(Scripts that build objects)

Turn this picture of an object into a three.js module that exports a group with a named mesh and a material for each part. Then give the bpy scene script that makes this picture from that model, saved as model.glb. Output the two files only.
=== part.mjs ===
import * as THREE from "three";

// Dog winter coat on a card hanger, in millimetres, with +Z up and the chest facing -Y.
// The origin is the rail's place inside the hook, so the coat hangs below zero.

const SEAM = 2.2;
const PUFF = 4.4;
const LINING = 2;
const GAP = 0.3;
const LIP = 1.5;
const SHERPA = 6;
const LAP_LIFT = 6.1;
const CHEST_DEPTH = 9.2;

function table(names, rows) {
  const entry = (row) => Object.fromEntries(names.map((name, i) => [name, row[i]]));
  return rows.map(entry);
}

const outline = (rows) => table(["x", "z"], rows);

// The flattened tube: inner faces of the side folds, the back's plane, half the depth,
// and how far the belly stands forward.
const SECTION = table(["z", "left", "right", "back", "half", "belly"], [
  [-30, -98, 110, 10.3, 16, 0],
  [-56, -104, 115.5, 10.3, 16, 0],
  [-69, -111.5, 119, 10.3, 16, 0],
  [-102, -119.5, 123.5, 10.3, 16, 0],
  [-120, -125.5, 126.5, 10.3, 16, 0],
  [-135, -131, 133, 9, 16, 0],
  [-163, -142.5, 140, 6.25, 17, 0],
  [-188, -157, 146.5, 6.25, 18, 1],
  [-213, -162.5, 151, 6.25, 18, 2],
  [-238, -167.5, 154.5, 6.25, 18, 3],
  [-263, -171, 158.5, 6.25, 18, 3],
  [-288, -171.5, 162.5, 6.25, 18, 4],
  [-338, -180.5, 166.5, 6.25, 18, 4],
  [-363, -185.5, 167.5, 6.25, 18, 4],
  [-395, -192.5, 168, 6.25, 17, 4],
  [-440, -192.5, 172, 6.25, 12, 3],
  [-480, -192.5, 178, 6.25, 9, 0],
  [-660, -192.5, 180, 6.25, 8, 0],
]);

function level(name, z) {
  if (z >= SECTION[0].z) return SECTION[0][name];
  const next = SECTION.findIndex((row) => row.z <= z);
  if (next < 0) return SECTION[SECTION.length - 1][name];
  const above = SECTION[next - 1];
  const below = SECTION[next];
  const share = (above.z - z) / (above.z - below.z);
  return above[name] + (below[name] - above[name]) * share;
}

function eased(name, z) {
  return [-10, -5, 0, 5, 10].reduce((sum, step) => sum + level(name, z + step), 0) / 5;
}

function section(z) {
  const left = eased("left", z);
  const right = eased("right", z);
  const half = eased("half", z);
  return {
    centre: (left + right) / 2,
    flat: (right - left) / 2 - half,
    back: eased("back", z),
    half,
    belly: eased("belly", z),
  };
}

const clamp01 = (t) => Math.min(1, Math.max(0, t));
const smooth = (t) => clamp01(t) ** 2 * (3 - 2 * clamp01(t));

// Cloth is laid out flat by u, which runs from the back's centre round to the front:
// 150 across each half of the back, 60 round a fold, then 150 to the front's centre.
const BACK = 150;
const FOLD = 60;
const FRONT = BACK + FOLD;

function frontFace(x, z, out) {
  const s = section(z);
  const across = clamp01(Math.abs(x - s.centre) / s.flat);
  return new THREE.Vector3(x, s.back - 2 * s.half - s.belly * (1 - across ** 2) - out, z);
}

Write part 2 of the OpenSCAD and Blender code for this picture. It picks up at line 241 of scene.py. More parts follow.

#### Exercise description:
Return the whole listing exactly.

#### Exercise response:
Turn this picture of an object into a three.js module that exports a group with a named mesh and a material for each part. Then give the bpy scene script that makes this picture from that model, saved as model.glb. Output the two files only.
=== part.mjs ===
import * as THREE from "three";

// Dog winter coat on a card hanger, in millimetres, with +Z up and the chest facing -Y.
// The origin is the rail's place inside the hook, so the coat hangs below zero.

const SEAM = 2.2;
const PUFF = 4.4;
const LINING = 2;
const GAP = 0.3;
const LIP = 1.5;
const SHERPA = 6;
const LAP_LIFT = 6.1;
const CHEST_DEPTH = 9.2;

function table(names, rows) {
  const entry = (row) => Object.fromEntries(names.map((name, i) => [name, row[i]]));
  return rows.map(entry);
}

const outline = (rows) => table(["x", "z"], rows);

// The flattened tube: inner faces of the side folds, the back's plane, half the depth,
// and how far the belly stands forward.
const SECTION = table(["z", "left", "right", "back", "half", "belly"], [
  [-30, -98, 110, 10.3, 16, 0],
  [-56, -104, 115.5, 10.3, 16, 0],
  [-69, -111.5, 119, 10.3, 16, 0],
  [-102, -119.5, 123.5, 10.3, 16, 0],
  [-120, -125.5, 126.5, 10.3, 16, 0],
  [-135, -131, 133, 9, 16, 0],
  [-163, -142.5, 140, 6.25, 17, 0],
  [-188, -157, 146.5, 6.25, 18, 1],
  [-213, -162.5, 151, 6.25, 18, 2],
  [-238, -167.5, 154.5, 6.25, 18, 3],
  [-263, -171, 158.5, 6.25, 18, 3],
  [-288, -171.5, 162.5, 6.25, 18, 4],
  [-338, -180.5, 166.5, 6.25, 18, 4],
  [-363, -185.5, 167.5, 6.25, 18, 4],
  [-395, -192.5, 168, 6.25, 17, 4],
  [-440, -192.5, 172, 6.25, 12, 3],
  [-480, -192.5, 178, 6.25, 9, 0],
  [-660, -192.5, 180, 6.25, 8, 0],
]);

function level(name, z) {
  if (z >= SECTION[0].z) return SECTION[0][name];
  const next = SECTION.findIndex((row) => row.z <= z);
  if (next < 0) return SECTION[SECTION.length - 1][name];
  const above = SECTION[next - 1];
  const below = SECTION[next];
  const share = (above.z - z) / (above.z - below.z);
  return above[name] + (below[name] - above[name]) * share;
}

function eased(name, z) {
  return [-10, -5, 0, 5, 10].reduce((sum, step) => sum + level(name, z + step), 0) / 5;
}

function section(z) {
  const left = eased("left", z);
  const right = eased("right", z);
  const half = eased("half", z);
  return {
    centre: (left + right) / 2,
    flat: (right - left) / 2 - half,
    back: eased("back", z),
    half,
    belly: eased("belly", z),
  };
}

const clamp01 = (t) => Math.min(1, Math.max(0, t));
const smooth = (t) => clamp01(t) ** 2 * (3 - 2 * clamp01(t));

// Cloth is laid out flat by u, which runs from the back's centre round to the front:
// 150 across each half of the back, 60 round a fold, then 150 to the front's centre.
const BACK = 150;
const FOLD = 60;
const FRONT = BACK + FOLD;

function frontFace(x, z, out) {
  const s = section(z);
  const across = clamp01(Math.abs(x - s.centre) / s.flat);
  return new THREE.Vector3(x, s.back - 2 * s.half - s.belly * (1 - across ** 2) - out, z);
}

Write part 2 of the OpenSCAD and Blender code for this picture. It picks up at line 241 of scene.py. More parts follow.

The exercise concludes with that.